Thursday, October 19, 2006

Rumors of Fixed Line's Death are Somewhat Exaggerated

This was originally a comment at Andrew Schmitt's excellent Nyquist Capital blog, but it got kind of long and unwieldy.

In a post titled "Someone Tell the Cablecos Fixed Line is Dead", Andrew writes:

"Everyone agrees fixed line is a dying, low margin business. Yet Cablecos like Comcast (CMCSA), Cablevision (CVC), Shaw (SJR), and Time Warner (TWX) are feverishly trying to capture market share in this business. Why?"

I have a few reasons. Actually, about 70 billion reasons.

There are 175M fixed lines in the US. At $35/month (the going rate for voice over cable), that's over $70B of annual revenue. The number of lines is declining, but it's only down 9.1% over the peak (192.5M lines in 2000) - even at the highest reported annual rate of decrease (-3.5% 2003-2004), there would still be over 120M fixed lines ten years from now. For the MSOs to not go after this market, and instead to rely on a fixed-mobile convergence play (which is likely to be several years away) would be leaving a ton of money on the table (worse: leaving a ton of money in the hands of their primary competitors).

(By the way, the second major driver of POTS line decreases - aside from cellular substitution - is substitution of high-speed internet service for second phone lines used for dialup access.)

Sure, the PacketCable EMTA is useless when the MSO transitions to a SIP-based fixed-mobile convergence offer, but it's so cheap that Cablevision (for one) is shipping all their new Optimum Online customers cable modems with EMTAs whether or not they subscribe to Optimum Voice. So for maybe $10 per HSI sub in incremental capex (I don't know the actual cost difference between a cable modem without an EMTA and with an EMTA - $10 is a guess), you capture about $18/month in incremental revenue (over 50% of Cablevision's HSI customers purchase OV, at $35/month - the take rate is lower for other MSOs, but Cablevision shows that 50% is an achievable target) - and you deprive your main competitor of about $50/month in revenue for each customer you capture (since cable voice customers tend to be disproportionately high-paying voice customers).

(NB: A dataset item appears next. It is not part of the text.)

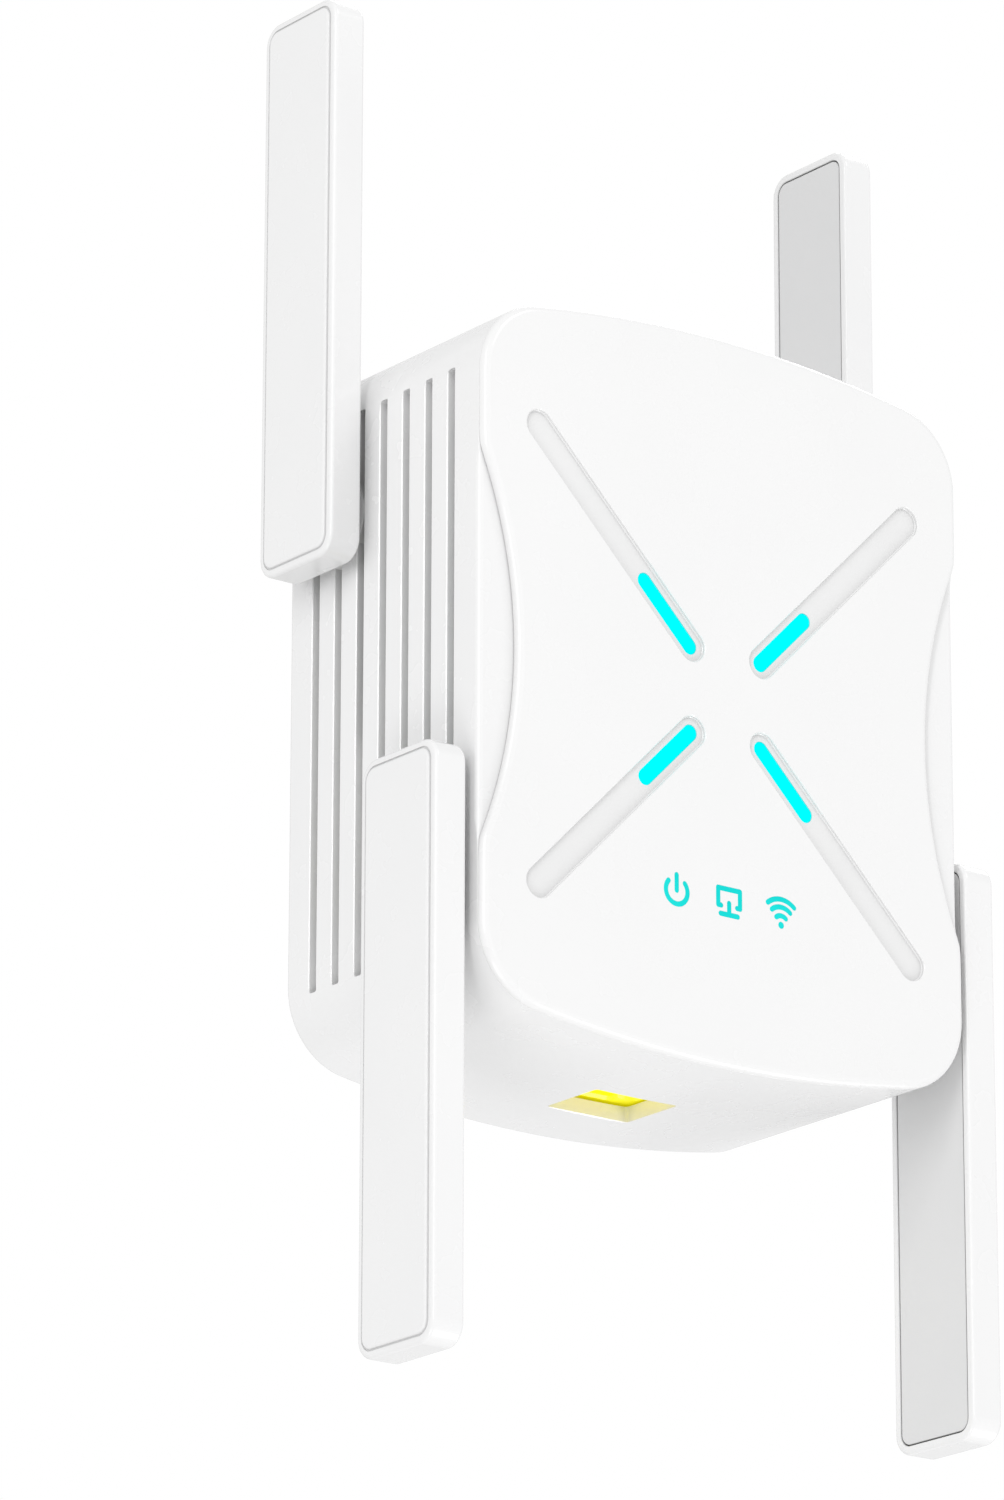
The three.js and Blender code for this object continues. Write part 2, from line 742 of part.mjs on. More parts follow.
function makeScrew() {
  const headFront = -screwHeadHeight;
  const head = cylinderY(screwHeadRadius, headFront, 0, 0, 0);
  const shank = cylinderY(screwShankRadius, headFront - screwLength, headFront + 0.2, 0, 0, 12);
  const [reach, half] = [screwCrossLength / 2, screwCrossWidth / 2];
  const cross = box(-reach, reach, -screwCrossDepth, 1, -half, half)
    .add(box(-half, half, -screwCrossDepth, 1, -reach, reach));
  return head.add(shank).subtract(cross);
}

function makeLabel() {
  const outline = roundedRectangle(labelWidth, labelHeight, labelRadius, 0, labelCentre);
  const back = -labelRecess + seatGap / 2;
  return prismY(outline, back + labelThickness, back);
}

// ---------------------------------------------------------------- boards

function makeBoard(width, rear, bottom, top) {
  return box(-width / 2, width / 2, rear - boardThickness, rear, bottom, top);
}

function makeTransformer() {
  const back = powerBoardFront - seatGap;
  const front = mainBoardRear + transformerFrontGap;
  const right = powerBoardWidth / 2 - transformerFromSide;
  const left = right - transformerWidth;
  const bottom = powerBoardBottom + transformerFromBottom;
  const core = box(left, right, front, back, bottom, bottom + transformerHeight);
  const coil = roundedRectangle(
    coilWidth, coilHeight, 3, (left + right) / 2, bottom + transformerHeight / 2,
  );
  return core.add(prismY(coil, back - coilMargin, front + coilMargin));
}

function makeCapacitor({ x, fromTop }) {
  const back = powerBoardFront - seatGap;
  const front = mainBoardRear + capacitorFrontGap;
  const z = powerBoardTop - fromTop;
  const can = cylinderY(capacitorRadius, front, back, x, z);
  return can.subtract(cylinderY(
    capacitorRadius - capacitorRimWidth, front - 1, front + capacitorRimDepth, x, z,
  ));
}

function makePowerLink() {
  const bottom = powerBoardBottom + linkFromBottom;
  const middle = bottom + linkHeight / 2;
  const front = powerBoardFront - linkHeight;
  const half = linkPinSize / 2;
  const [left, right] = [linkX - linkWidth / 2, linkX + linkWidth / 2];
  const block = box(left, right, front, powerBoardFront - seatGap, bottom, bottom + linkHeight);
  const pins = [-linkPinPitch, 0, linkPinPitch].map((step) => {
    const x = linkX + step;
    return box(x - half, x + half, mainBoardRear + seatGap, front + 2, middle - half, middle + half);
  });
  return joinAll([block, ...pins]);
}

function makeShield() {
  const back = mainBoardFront - seatGap;
  const half = shieldWidth / 2;
  const front = back - shieldDepth;
  const can = box(-half, half, front, back, shieldBottom, shieldTop);
  return can.subtract(box(
    -half + shieldSheet, half - shieldSheet, front + shieldSheet, back + 1,
    shieldBottom + shieldSheet, shieldTop - shieldSheet,
  ));
}

function makeHeatsink() {
  const back = mainBoardFront - seatGap - shieldDepth - seatGap;
  const half = shieldWidth / 2 - heatsinkInset;
  const bottom = shieldBottom + heatsinkInset;
  const top = shieldTop - heatsinkInset;
  const pitch = (2 * half - finThickness) / (finCount - 1);
  let solid = box(-half, half, back - heatsinkBase, back, bottom, top);
  for (let i = 0; i < finCount; i += 1) {
    const x = -half + i * pitch;
    solid = solid.add(box(
      x, x + finThickness, back - heatsinkBase - finHeight, back - heatsinkBase / 2, bottom, top,
    ));
  }
  return solid;
}

// ---------------------------------------------------------------- network socket

const jackHalfWidth = socketWidth / 2 + jackWall;
const jackBottom = jackSeatGap - crownHeight(jackHalfWidth, wall);
const jackTop = jackBottom + jackHeight;
const socketFront = portCentre - (socketDepth + latchDepth) / 2;
const socketBack = socketFront + socketDepth;

function makeJack() {
  const back = socketBack + latchDepth + jackWall;
  const [from, to] = [jackBottom - 1, jackBottom + socketHeight];
  const [socket, latch] = [socketWidth / 2, latchWidth / 2];
  const block = box(-jackHalfWidth, jackHalfWidth, mainBoardRear + seatGap, back, jackBottom, jackTop);
  return block
    .subtract(box(-socket, socket, socketFront, socketBack, from, to))
    .subtract(box(-latch, latch, socketBack - 1, socketBack + latchDepth, from, to));
}

function makeContacts() {
  const top = jackBottom + socketHeight - 0.2;
  const front = socketFront + 0.2;
  const width = contactPitch * (contactCount - 1) + 1.4;
  const bars = [box(-width / 2, width / 2, front, front + 1.1, top - 1.2, top)];
  for (let i = 0; i < contactCount; i += 1) {
    const x = (i - (contactCount - 1) / 2) * contactPitch;
    const wire = new THREE.Shape([
      new THREE.Vector2(front + 0.3, top - 0.4),
      new THREE.Vector2(front + 1.3, top - contactReach - 0.2),
      new THREE.Vector2(front + 1.75, top - contactReach),
      new THREE.Vector2(front + 0.85, top - 0.4),
    ]);
    bars.push(prismX(wire, x - contactWidth / 2, x + contactWidth / 2));
  }
  return joinAll(bars);
}

// ---------------------------------------------------------------- push button

const buttonTop = crownHeight(buttonX) + buttonProud;
const switchTop = mainBoardTop + switchProud;
const switchBottom = switchTop - switchSize;
const actuatorTop = switchTop + actuatorHeight;

function makeButton() {
  const innerWall = crownHeight(buttonX + buttonFlangeRadius, wall);
  const flangeTop = innerWall - buttonClearance;
  const cap = cylinderZ(buttonRadius, flangeTop - 0.5, buttonTop, buttonX, buttonDepth);
  const flange = cylinderZ(buttonFlangeRadius, flangeTop - 0.9, flangeTop, buttonX, buttonDepth);
  const stemBottom = actuatorTop + buttonTravel + 2 * seatGap;
  const stem = cylinderZ(buttonStemRadius, stemBottom, flangeTop - 0.4, buttonX, buttonDepth, 14);
  return joinAll([cap, flange, stem]);
}

function makeSwitch() {
  const half = switchSize / 2;
  const back = buttonDepth + actuatorRadius + 0.7;
  const block = box(buttonX - half, buttonX + half, mainBoardRear + seatGap, back, switchBottom, switchTop);
  return block.add(cylinderZ(actuatorRadius, switchTop - 0.5, actuatorTop, buttonX, buttonDepth, 14));
}

// ---------------------------------------------------------------- antennas

// An antenna is drawn about its own pivot, on the right side of the body and pointing up.
const armCentre = armLength / 2 - armPivotFromEnd;
const coverBack = armInner + seatGap / 2;
const coverFront = coverBack + armCover;
const ledge = coverFront + seatGap;
const cavityTop = armOuter - armPadHeight - armTop;
const stubFlange = cavityTop - ledge - elementInnerGap - elementThickness - elementOuterGap;
const elementFrom = ledge + stubFlange + elementInnerGap;

function armOutline(inset) {
  const radius = Math.max(armCornerRadius - inset, 0.6);
  return roundedRectangle(armWidth - 2 * inset, armLength - 2 * inset, radius, 0, armCentre);
}

function makeArmShell() {
  let solid = prismX(armOutline(0), armInner, armOuter - armPadHeight, armEdgeBevel, 2);
  solid = solid.add(prismX(armOutline(armPadInset), cavityTop + armTop / 2, armOuter, armPadHeight / 2, 1));
  solid = solid.subtract(prismX(armOutline(armWall), armInner - 1, ledge));
  return solid.subtract(prismX(armOutline(armWall + armLedge), armInner - 1, cavityTop));
}

function makeArmCover() {
  const plate = prismX(armOutline(armWall + fitGap), coverBack, coverFront);
  return plate.subtract(cylinderX(stubCollarRadius + fitGap, coverBack - 1, coverFront + 1, 0, 0));
}

function makeStub() {
  const bodyFace = halfWidth + 2 * seatGap;
  const shaft = cylinderX(stubRadius, stubEnd, bodyFace + 0.3, 0, 0);
  const collar = cylinderX(stubCollarRadius, bodyFace, ledge + 0.3, 0, 0);
  const flange = cylinderX(stubFlangeRadius, ledge, ledge + stubFlange, 0, 0);
  const groove = cylinderX(stubRadius + 1, clipInner - clipClearance, clipOuter + clipClearance, 0, 0);
  const core = cylinderX(clipGrooveRadius, clipInner - 1, clipOuter + 1, 0, 0);
  const solid = joinAll([shaft, collar, flange]).subtract(groove.subtract(core));
  return solid.subtract(cylinderX(stubBore, stubEnd - 1, ledge + stubFlange + 1, 0, 0, 10));
}

function makeClip() {
  const opening = 0.7;
  const ring = ringSector(0, 0, clipGrooveRadius + 0.1, clipRadius, opening, 2 * Math.PI - opening, 14);
  return prismX(ring, clipInner, clipOuter);
}

function makeElement() {
  const half = armWidth / 2 - armWall - armLedge - elementSideGap;
  return box(
    elementFrom, elementFrom + elementThickness, -half, half, elementStart, elementStart + elementLength,
  );
}

function makeFeedCable() {
  const lane = elementFrom + elementThickness / 2;
  const bend = 1.1;
  return cable([
    new THREE.Vector3(stubEnd + 0.6, 0, 0),
    new THREE.Vector3((stubEnd + lane) / 2, 0, 0),
    new THREE.Vector3(lane - 2 * bend, 0, 0),
    new THREE.Vector3(lane - bend, 0, 0),
    new THREE.Vector3(lane - 0.3 * bend, 0, 0.3 * bend),
    new THREE.Vector3(lane, 0, bend),
    new THREE.Vector3(lane, 0, elementStart - 0.4),
  ], feedCableRadius);
}

// coaxial leads inside the housing, drawn on the right side: from the stub's end to a board edge
const coaxRoutes = {
  upper: (x, y, z) => [
    new THREE.Vector3(x - 0.5, y, z),
    new THREE.Vector3(x - 2.5, y - 1.2, z + 0.6),
    new THREE.Vector3(x - 4.2, mainBoardRear + 9, z + 3.6),
    new THREE.Vector3(x - 5.6, mainBoardRear + 4, z + 6),
    new THREE.Vector3(x - 8.6, mainBoardRear + 1.2, z + 7),
    new THREE.Vector3(x - 13, mainBoardRear + 1, z + 7),
  ],
  lower: (x, y, z) => [
    new THREE.Vector3(x - 0.5, y, z),
    new THREE.Vector3(x - 2.4, y + 0.3, z - 0.4),
    new THREE.Vector3(x - 5, y + 2.4, z - 1.6),
    new THREE.Vector3(x - 8.4, mainBoardFront - 1.1, z - 2),
    new THREE.Vector3(x - 13, mainBoardFront - 1, z - 2),
  ],
};

// ---------------------------------------------------------------- assembly

const extender = new THREE.Group();

function place(name, solid, material, parent = extender) {
  const mesh = new THREE.Mesh(toGeometry(solid), material);
  mesh.name = name;
  parent.add(mesh);
  return mesh;
}

place('main_housing', makeHousing(), whiteShell);
place('front_panel', makeFrontPanel(), whiteShell);
place('rear_cover', makeRearCover(), whiteSatin);
for (const [corner, angle] of Object.entries(barAngles)) {
  place(`light_bar_${corner}`, makeLightBar(angle), cyanLens);
}
place('icon_light_pipe', makeIconPipe(), cyanLens);
place('led_board', makeLedBoard(), greenBoard);
place('main_board', makeBoard(mainBoardWidth, mainBoardRear, mainBoardBottom, mainBoardTop), greenBoard);
place('rf_shield', makeShield(), nickel);
place('heatsink', makeHeatsink(), aluminium);
place('rj45_jack', makeJack(), yellowSocket);
place('rj45_contacts', makeContacts(), brass);
place(
  'power_board',
  makeBoard(powerBoardWidth, powerBoardRear, powerBoardBottom, powerBoardTop),
  greenBoard,
);
place('transformer', makeTransformer(), darkPlastic);
for (const [side, spot] of Object.entries(capacitorPlaces)) {
  place(`capacitor_${side}`, makeCapacitor(spot), darkPlastic);
}
place('power_link_header', makePowerLink(), darkPlastic);
place('pin_carrier', makeCarrier(), greyCover);
place('rating_label', makeLabel(), labelPaper);
place('wps_switch', makeSwitch(), darkPlastic);
place('wps_button', makeButton(), whiteSatin);

const pin = makePin();
place('plug_pin_left', pin, nickel).position.x = -pinSpacing / 2;
place('plug_pin_right', pin, nickel).position.x = pinSpacing / 2;

const screw = makeScrew();
for (const [height, z] of [['upper', 1], ['lower', -1]]) {
  for (const [side, x] of [['left', -1], ['right', 1]]) {
    place(`cover_screw_${height}_${side}`, screw, nickel).position.set(x * screwBossX, 0, z * screwBossZ);
  }
}

const armPieces = [
  ['shell', makeArmShell(), whiteShell],
  ['cover', makeArmCover(), greyCover],
  ['stub', makeStub(), whiteSatin],
  ['clip', makeClip(), nickel],
  ['element', makeElement(), greenBoard],
  ['cable', makeFeedCable(), cableJacket],
];

for (const [height, hub] of Object.entries(hubs)) {
  const coax = cable(coaxRoutes[height](stubEnd, hub.depth, hub.height), coaxRadius);
  for (const side of ['left', 'right']) {
    const sided = (solid) => (side === 'left' ? mirrored(solid) : solid);
    const antenna = new THREE.Group();
    antenna.position.set(0, hub.depth, hub.height);
    antenna.rotation.x = hub.turn;
    extender.add(antenna);
    for (const [piece, solid, material] of armPieces) {
      place(`antenna_${height}_${side}_${piece}`, sided(solid), material, antenna);
    }
    place(`coax_${height}_${side}`, sided(coax), cableJacket);
  }
}

export default extender;
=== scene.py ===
"""Looks of the plug-in wifi range extender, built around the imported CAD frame.

Lengths are metres, +Z is up, the front looks towards -Y and the rear face lies in the plane y = 0.
"""

import json
import math

import bmesh
import bpy
from mathutils import Matrix, Vector


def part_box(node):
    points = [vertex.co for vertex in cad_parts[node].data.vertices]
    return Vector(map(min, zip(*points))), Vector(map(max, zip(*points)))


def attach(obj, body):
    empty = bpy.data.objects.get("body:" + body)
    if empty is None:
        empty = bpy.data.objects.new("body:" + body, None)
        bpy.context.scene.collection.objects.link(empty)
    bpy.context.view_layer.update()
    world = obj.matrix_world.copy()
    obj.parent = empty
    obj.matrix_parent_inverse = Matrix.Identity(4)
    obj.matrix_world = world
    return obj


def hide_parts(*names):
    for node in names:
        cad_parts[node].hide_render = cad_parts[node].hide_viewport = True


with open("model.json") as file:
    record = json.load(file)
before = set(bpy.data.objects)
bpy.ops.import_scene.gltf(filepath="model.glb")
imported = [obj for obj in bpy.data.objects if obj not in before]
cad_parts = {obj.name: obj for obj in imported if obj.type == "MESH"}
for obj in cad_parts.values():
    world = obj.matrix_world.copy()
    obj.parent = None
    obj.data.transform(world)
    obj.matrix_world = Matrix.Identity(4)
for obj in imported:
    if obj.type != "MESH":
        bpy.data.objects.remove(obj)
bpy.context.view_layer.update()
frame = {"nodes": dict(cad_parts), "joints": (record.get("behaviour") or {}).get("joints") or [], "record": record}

MM = 0.001
CORNERS = ("upper_left", "upper_right", "lower_left", "lower_right")

# ------------------------------------------------------------------ sizes, from the frame and the design

housing_low, housing_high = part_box("main_housing")
half_width = housing_high.x
half_height = housing_high.z
rim_front = housing_low.y
panel_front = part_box("front_panel")[0].y

CROWN_RADIUS = 180 * MM
CORNER_RADIUS = 10 * MM
WALL = 2 * MM
FIT = 0.15 * MM
SCALLOP_DEPTH = 5.3 * MM
SCALLOP_HALF_HEIGHT = 25 * MM
SPIGOT_INSET = 2.4 * MM
SPIGOT_DEPTH = 2.5 * MM
SPIGOT_WALL = 1.5 * MM
PANEL_THICKNESS = 2 * MM
PANEL_EDGE = 1.0 * MM
RIM_THICKNESS = 2 * MM
REAR_EDGE = 0.9 * MM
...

When a SIP-based FMC solution is available, the MSOs will start shipping their cable modems with built-in 802.11n hubs, and the handsets for their "mobile" service will be dual-mode 11n/cellular. By that time, the cost of the embedded 11n hub will be low enough that they can throw it in just like they throw in the EMTA now; it'll give the customers the home networking capabilities and the platform for the dual-mode handset at home. In the meantime, they'll have captured a thousand dollars or so of revenue away from the ILECs per customer. And there will still be probably 150M-160M fixed lines sitting out there to be plucked...

Just as importantly, the MSOs will have established credibility as voice providers, established a base of voice customers, and built IP-based voice networks which (if they play their cards right and make smart equipment choices) will be largely re-usable in a converged fixed/mobile network.

Having a fixed component to the service - a "landline" - is important not because of the whiz-bang features like single number and integrated address book and all that - it's important because spectrum is a scarce and expensive resource. So when a customer uses their dual-mode handset at home, the traffic avoids the scarce, expensive licensed spectrum and hops on the abundant, cheap home WiFi network with its good in-home coverage and its DOCSIS connection back to the MSO servers.